Before Jeter took the baton from Bianca Knight at the Penn Relays, for example, the runners had plotted out a day earlier the exact point on the track that Knight needed to reach before Jeter would take off into the fly zone, marking the spot with a piece of tape. Typically, Jeter said, two Olympic-calibre female runners will start by pacing off 25 steps back from the triangle;they then run a test pass to see if the movements match up smoothly.
If the pass happens too early in the zone, before the outgoing runner has a chance to reach top speed, the pair can move the piece of tape away from the fly zone and delay the exchange a few steps. If the pass happens too late, putting the outgoing runner perilously close to the end of the 20-meter zone, then the piece of tape is moved the other direction.
The spacing is critical because using a silent pass - as most teams do in a loud stadium - involves having the receiving runner put a hand back to accept the baton after a predetermined number of steps. If the incoming runner is not there (or gets there too soon), disaster ensues.
"You never get the magic number on the first try, " Jeter said. "And you want to do it as close to the race as possible. Doing it weeks early doesn't help anyone because you don't know how someone will be running weeks later. "
Where is the absolute best spot for the exchange to take place? Dr. Aki Salo, a senior lecturer in sport biomechanics at the University of Bath in England, said his studies had shown that teams should strive to make the hand-off 15m into the 20m passing zone. Even later would be better, Salo said, because then the outgoing runner could reach a higher speed. But leaving five metres of room in case of an awkward pass is prudent.

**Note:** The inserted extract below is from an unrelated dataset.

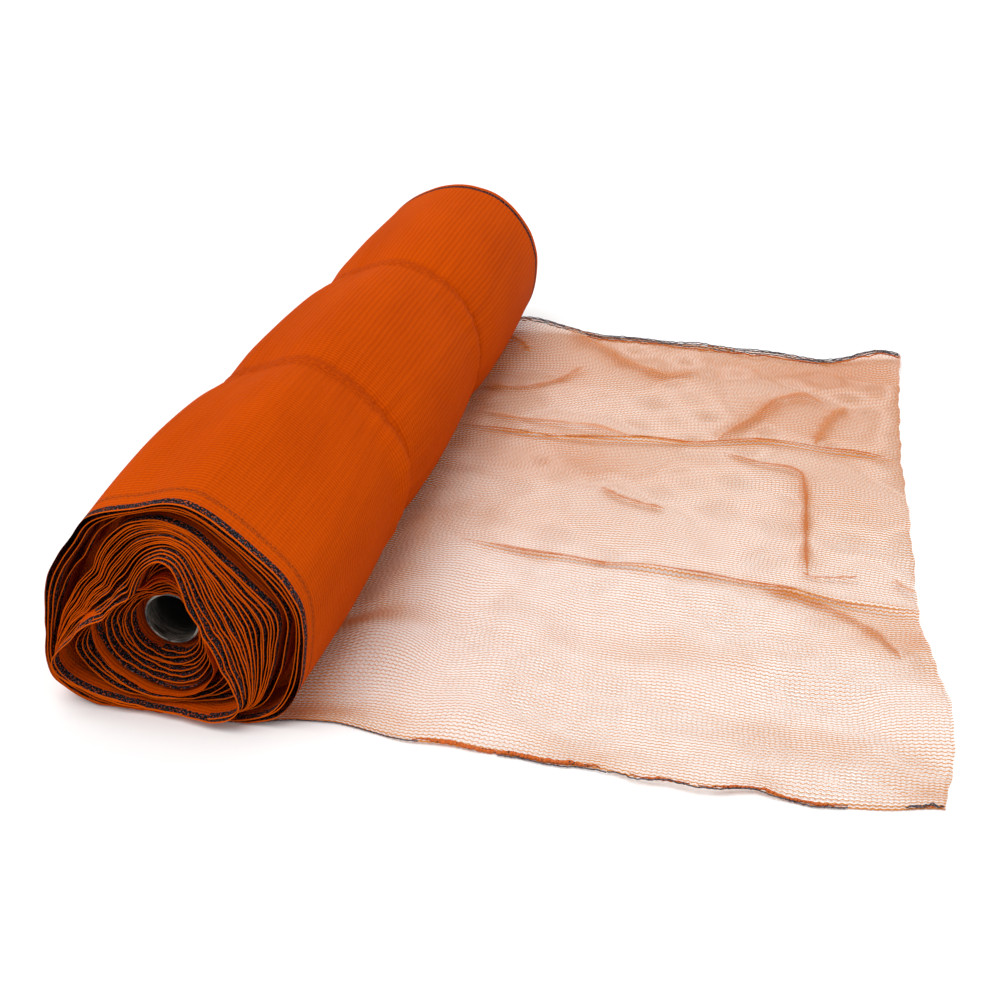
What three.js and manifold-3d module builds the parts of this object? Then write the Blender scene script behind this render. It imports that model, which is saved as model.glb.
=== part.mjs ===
// A roll of debris netting that lies on the floor, partly unrolled: knitted orange netting,
// wound slackly on a plastic tube, with a loose end that runs out over the floor to +X.
// Millimetres, +Z up. The roll lies along Y, its near end is at -Y, and the origin is on the
// floor, under the middle of the roll's length.

import * as THREE from 'three';
import { mergeVertices } from 'three/addons/utils/BufferGeometryUtils.js';
import Module from 'manifold-3d';

// Netting
const netWidth = 2000;          // from selvedge to selvedge, which is the roll's length
const woundThickness = 176;     // mean thickness of the wound turns, out from the tube
const turnsShown = 11;          // ridges that stand for the turns on each end of the roll
const turnGroove = 16;          // depth of the groove between two such ridges
const bundleProud = 26;         // how far the slipped bundle of turns stands out at the near end
const innerTurnCover = 20;      // how far the first turn reaches past the tube's near end
const farEndCup = 34;           // how far the middle turns lie back at the far end

// Tube
const tubeDiameter = 108;
const tubeWall = 4;
const tubeRecess = 78;          // from the netting's edge back to the tube's end, at each end
const tubeOffset = -55;         // the tube's axis, to the left of the roll's middle
const seatGap = 0.3;            // between the tube and the first turn

// Knitted bands, at a third and two thirds of the width, that squeeze the roll
const bandSqueeze = 13;
const bandReach = 95;           // half the length of roll that one band pulls in
const bellyRise = 7;            // how far the roll swells between two bands
const shoulderSwell = 17;       // how far the slack near third swells on its upper left
const shoulderPlace = -560;     // the middle of that swelling, along the roll
const shoulderReach = 330;

// Loose end
const looseThickness = 3;
const looseReach = 1305;        // from the roll's middle to the cut end
const cornerFlare = 72;         // how much further the near corner of the cut end reaches
const flarePlace = -760;        // the middle of that corner's bow, along the roll
const flareReach = 270;
const swellHeight = 13;         // soft swells of the cloth as it lies on the floor
const swellLength = 740;        // from one swell to the next, away from the roll
const swellWidth = 1070;        // and along the roll
const bandRidge = 7;            // the gathered ridge along each knitted band
const ridgeReach = 26;
const nearDrift = 34;           // how far the near selvedge wanders sideways
const farDrift = 62;            // how far the far selvedge is drawn in
const driftLength = 810;        // from a selvedge's furthest place out to its furthest in
const edgeLift = 38;            // the far selvedge's hump beside the roll
const liftPlace = 245;          // the middle of that hump, out from the roll's middle
const liftReach = 75;
const layFlat = 200;            // the loose end lies flat up to here, under the roll's side

// Thickness of the wound turns in each direction, as shares of woundThickness: twelve
// directions, 30 degrees apart, from +X over the top and round under the roll
const nearRim = [1.29, 1.41, 1.38, 1.22, 1.08, 0.95, 0.92, 1.08, 0.76, 0.66, 0.80, 1.20];
const nearArch = [1.03, 1.18, 1.20, 1.10, 0.78, 0.66, 0.78, 0.89, 0.64, 0.58, 0.69, 0.98];
const nearPeak = [0.52, 0.47, 0.73, 0.48, 0.30, 0.36, 0.57, 0.74, 0.52, 0.47, 0.59, 0.80];
const nearLoop = [0.21, 0.20, 0.34, 0.30, 0.20, 0.24, 0.42, 0.40, 0.38, 0.38, 0.40, 0.38];
const farRim = [1.40, 1.52, 1.36, 1.14, 0.97, 0.82, 0.76, 0.80, 0.76, 0.66, 0.80, 1.22];
const floorShare = 0.63;        // the same share, straight down from the tube to the floor
const bottomPack = 30;          // least height of the first turn over the floor, mm

// Facets
const around = 36;
const tubeSides = 48;
const lengthSteps = 18;
const sheetColumns = 26;
const sheetRows = 24;

const tubeRadius = tubeDiameter / 2;
const tubeHeight = tubeRadius + woundThickness * floorShare;
const boreRadius = tubeRadius + seatGap;
const halfWidth = netWidth / 2;
const bandPlace = netWidth / 6;

const smooth = (x) => {
  const t = THREE.MathUtils.clamp(x, 0, 1);
  return t * t * (3 - 2 * t);
};
const hump = (x, middle, reach) => Math.exp(-(((x - middle) / reach) ** 2));

// Share in one direction, on a closed curve through the twelve given ones
function shareAt(shares, angle) {
  const n = shares.length;
  const place = ((angle / (2 * Math.PI)) * n + n) % n;
  const i = Math.floor(place);
  const t = place - i;
  const [a, b, c, d] = [-1, 0, 1, 2].map((step) => shares[(i + step + n) % n]);
  const slopeIn = (c - a) / 2;
  const slopeOut = (d - b) / 2;
  const bend = 2 * (b - c) + slopeIn + slopeOut;
  return b + t * (slopeIn + t * (3 * (c - b) - 2 * slopeIn - slopeOut + t * bend));
}

// The winding's outlines at the near end, from the tube (level 0) to the outside (level 1)
const loopLevel = 0.32;
const peakLevel = 0.58;
const archLevel = 0.86;
const nearOutlines = [
  { level: loopLevel, shares: nearLoop },
  { level: peakLevel, shares: nearPeak },
  { level: archLevel, shares: nearArch },
  { level: 1, shares: nearRim },
];
const farOutlines = [{ level: 1, shares: farRim }];

function outlineShare(outlines, angle, level) {
  let below = { level: 0, share: 0 };
  for (const outline of outlines) {
    const here = { level: outline.level, share: shareAt(outline.shares, angle) };
    if (level <= here.level) {
      const t = (level - below.level) / (here.level - below.level);
      return THREE.MathUtils.lerp(below.share, here.share, t);
    }
    below = here;
  }
  return below.share;
}

// How far the outer turns swell or are pulled in: by the knitted bands, between them, and on
// the upper left of the slack near third
function swellAt(angle, y) {
  const pull = hump(y, -bandPlace, bandReach) + hump(y, bandPlace, bandReach);
  const belly = Math.cos((3 * Math.PI * y) / netWidth) ** 2;
  const upperLeft = Math.max(0, Math.cos(angle - THREE.MathUtils.degToRad(125)));
  const shoulder = shoulderSwell * upperLeft * hump(y, shoulderPlace, shoulderReach);
  return bellyRise * belly - bandSqueeze * pull + shoulder;
}

// One point of the winding: at this angle round the tube, level in the turns, and length
function windingPoint(angle, level, y) {
  const along = smooth((y + halfWidth) / netWidth);
  const near = outlineShare(nearOutlines, angle, level);
  const far = outlineShare(farOutlines, angle, level);
  const share = THREE.MathUtils.lerp(near, far, along);
  const radius = boreRadius + woundThickness * share + swellAt(angle, y) * level;
  const x = tubeOffset + radius * Math.cos(angle);
  const z = tubeHeight + radius * Math.sin(angle);
  return [x, y, Math.max(z, bottomPack * (1 - level))];
}

// How far the turns' edges stand out of the near end at a level, negative where they lie back
function nearStandOut(level) {
  const slipped = bundleProud * hump(level, (peakLevel + archLevel) / 2, archLevel - peakLevel);
  const fallen = (tubeRecess - innerTurnCover) * (1 - smooth(level / loopLevel));
  return slipped - fallen;
}
const farStandOut = (level) => -farEndCup * (1 - smooth(level));

// Half section of the winding, as a closed loop of level and length: out along the near end,
// with a crest and a groove for each turn, back along the outside, and in along the far end
function windingSection() {
  const section = [];
  const zigzag = (sign, standOut) => {
    const points = [];
    for (let turn = 0; turn < turnsShown; turn++) {
      const crest = (turn + 0.5) / turnsShown;
      const groove = (turn + 1) / turnsShown;
      points.push([crest, sign * (halfWidth + standOut(crest))]);
      if (turn < turnsShown - 1) {
        points.push([groove, sign * (halfWidth + standOut(groove) - turnGroove)]);
      }
    }
    return points;
  };
  section.push([0, -(halfWidth + nearStandOut(0))]);
  section.push(...zigzag(-1, nearStandOut));
  for (let step = 0; step <= lengthSteps; step++) {
    section.push([1, netWidth * (step / lengthSteps - 0.5)]);
  }
  section.push(...zigzag(1, farStandOut).reverse());
  section.push([0, halfWidth + farStandOut(0)]);
  return section;
}

// A mesh from a grid of points that closes on itself in both directions
function closedGrid(rows, columns, pointAt) {
  const positions = [];
  for (let row = 0; row < rows; row++) {
    for (let column = 0; column < columns; column++) positions.push(...pointAt(row, column));
  }
  const index = [];
  for (let row = 0; row < rows; row++) {
    const nextRow = (row + 1) % rows;
    for (let column = 0; column < columns; column++) {
      const nextColumn = (column + 1) % columns;
      const a = row * columns + column;
      const b = row * columns + nextColumn;
      const c = nextRow * columns + nextColumn;
      const d = nextRow * columns + column;
      index.push(a, c, b, a, d, c);
    }
  }
  const geometry = new THREE.BufferGeometry();
  geometry.setAttribute('position', new THREE.Float32BufferAttribute(positions, 3));
  geometry.setIndex(index);
  return geometry;
}

function windingGeometry() {
  const section = windingSection();
  return closedGrid(section.length, around, (row, column) => {
    const [level, y] = section[row];
    return windingPoint((2 * Math.PI * column) / around, level, y);
  });
}

// Underside of the loose end: flat under the roll, then low swells, a ridge along each knitted
// band, and a hump in the far selvedge
function looseUnderside(x, v) {
  const clear = smooth((x - layFlat) / layFlat);
  const across = (2 * Math.PI * x) / swellLength;
  const along = (2 * Math.PI * v) / swellWidth;
  const swell = Math.sin(across + 1.6 * along) * Math.cos(along - 0.4 * across);
  const ridge = hump(Math.abs(v), bandPlace, ridgeReach);
  const lift = edgeLift * hump(x, liftPlace, liftReach) * smooth(3 * (v / halfWidth) - 2);
  return Math.max(0, clear * (swellHeight * swell + bandRidge * ridge) + lift);
}

// How far each selvedge lies off its straight line, fading out towards the middle
function edgeDrift(x, v) {
  const wave = Math.cos((Math.PI * (x - layFlat)) / driftLength);
  const edge = smooth((x - layFlat / 2) / layFlat) * (v / halfWidth) ** 4;
  return edge * (v < 0 ? nearDrift * wave : (farDrift * (wave - 1)) / 2);
}

// The loose end as a closed slab: a grid over the cloth, upper side first
function looseEndGeometry() {
  const start = tubeOffset;
  const surface = (i, j, lift) => {
    const v = netWidth * (j / sheetRows - 0.5);
    const reach = looseReach + cornerFlare * hump(v, flarePlace, flareReach);
    const x = THREE.MathUtils.lerp(start, reach, i / sheetColumns);
    return [x, v + edgeDrift(x, v), looseUnderside(x, v) + lift];
  };
  const ring = 2 * (sheetColumns + 1);
  const positions = [];
  for (let j = 0; j <= sheetRows; j++) {
    for (let i = 0; i <= sheetColumns; i++) positions.push(...surface(i, j, looseThickness));
    for (let i = sheetColumns; i >= 0; i--) positions.push(...surface(i, j, 0));
  }
  const index = [];
  for (let j = 0; j < sheetRows; j++) {
    for (let i = 0; i < ring; i++) {
      const next = (i + 1) % ring;
      const [a, b] = [j * ring + i, j * ring + next];
      const [c, d] = [(j + 1) * ring + next, (j + 1) * ring + i];
      index.push(a, b, c, a, c, d);
    }
  }
  const last = sheetRows * ring;
  for (let i = 0; i < sheetColumns; i++) {
    const [upper, under] = [i, ring - 1 - i];
    index.push(upper, under, upper + 1, upper + 1, under, under - 1);
    index.push(last + upper, last + upper + 1, last + under);
    index.push(last + upper + 1, last + under - 1, last + under);
  }
  const geometry = new THREE.BufferGeometry();
  geometry.setAttribute('position', new THREE.Float32BufferAttribute(positions, 3));
  geometry.setIndex(index);
  return geometry;
}

// A plain tube along Y, turned from its wall's section
function tubeGeometry() {
  const inner = tubeRadius - tubeWall;
  const half = halfWidth - tubeRecess;
  const wall = [
    [inner, -half],
    [tubeRadius, -half],
    [tubeRadius, half],
    [inner, half],
    [inner, -half],
  ];
  const profile = wall.map(([radius, y]) => new THREE.Vector2(radius, y));
  const geometry = new THREE.LatheGeometry(profile, tubeSides);
  geometry.deleteAttribute('normal');
  geometry.deleteAttribute('uv');
  const merged = mergeVertices(geometry);
  merged.translate(tubeOffset, 0, tubeHeight);
  return merged;
}

const wasm = await Module();
wasm.setup();

function toSolid(geometry) {
  const vertProperties = Float32Array.from(geometry.attributes.position.array);
  const triVerts = Uint32Array.from(geometry.index.array);
  return new wasm.Manifold(new wasm.Mesh({ numProp: 3, vertProperties, triVerts }));
}

function toGeometry(solid) {
  const mesh = solid.getMesh();
  const geometry = new THREE.BufferGeometry();
  const positions = Float32Array.from(mesh.vertProperties);
  geometry.setAttribute('position', new THREE.BufferAttribute(positions, 3));
  geometry.setIndex(new THREE.BufferAttribute(Uint32Array.from(mesh.triVerts), 1));
  geometry.computeVertexNormals();
  return geometry;
}

const nettingCloth = new THREE.MeshStandardMaterial({
  color: 0xd25a0c,
  roughness: 0.8,
  metalness: 0,
});
const greyPlastic = new THREE.MeshStandardMaterial({
  color: 0x55554f,
  roughness: 0.45,
  metalness: 0,
});

// One cloth: the wound turns and the loose end that leaves them along the floor
function netting() {
  const solid = toSolid(windingGeometry()).add(toSolid(looseEndGeometry()));
  const mesh = new THREE.Mesh(toGeometry(solid), nettingCloth);
  mesh.name = 'netting';
  return mesh;
}

function coreTube() {
  const mesh = new THREE.Mesh(tubeGeometry(), greyPlastic);
  mesh.name = 'core_tube';
  return mesh;
}

const roll = new THREE.Group();
roll.add(netting(), coreTube());

export default roll;
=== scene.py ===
import math

import bpy
import numpy as np
from mathutils import Matrix, Vector


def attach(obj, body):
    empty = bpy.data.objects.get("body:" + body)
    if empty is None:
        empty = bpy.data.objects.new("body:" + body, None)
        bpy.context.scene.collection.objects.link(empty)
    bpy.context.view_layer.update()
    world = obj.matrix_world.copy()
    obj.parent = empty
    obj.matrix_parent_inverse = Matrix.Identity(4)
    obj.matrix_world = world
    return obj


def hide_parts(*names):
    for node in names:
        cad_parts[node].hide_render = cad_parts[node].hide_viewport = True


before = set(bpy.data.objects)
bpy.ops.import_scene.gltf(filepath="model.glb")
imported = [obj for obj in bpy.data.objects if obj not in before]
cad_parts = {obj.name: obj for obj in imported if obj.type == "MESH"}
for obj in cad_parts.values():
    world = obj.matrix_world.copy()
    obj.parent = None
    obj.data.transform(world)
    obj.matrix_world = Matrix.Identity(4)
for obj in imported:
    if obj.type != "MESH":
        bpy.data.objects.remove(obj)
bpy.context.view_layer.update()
print("frame loaded, nodes:", ", ".join(sorted(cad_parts)))


def newObject(name, data):
    thing = bpy.data.objects.new(name, data)
    bpy.context.scene.collection.objects.link(thing)
    return thing


# Camera: where the photograph was taken from, in metres and degrees.
cameraView = {
    "x": 1.0809,
    "y": -3.0303,
    "z": 1.6540,
    "turnLeft": 13.375,
    "lookDown": 28.431,
    "tilt": -1.233,
    "lens": 52.87,
    "filmWidth": 36.0,
}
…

A fluid exchange can make the difference between a successful race and disappointment. On a good pass, the baton spends about 1. 8 seconds in the zone, said Salo, who has worked with Britain's track team for more than a decade. A bad pass might have the baton there for 2. 0 seconds. With three exchanges in each relay, poor passing can cost a team half a second or more - an eternity in a sport where finishes are often decided by hundredths of a second.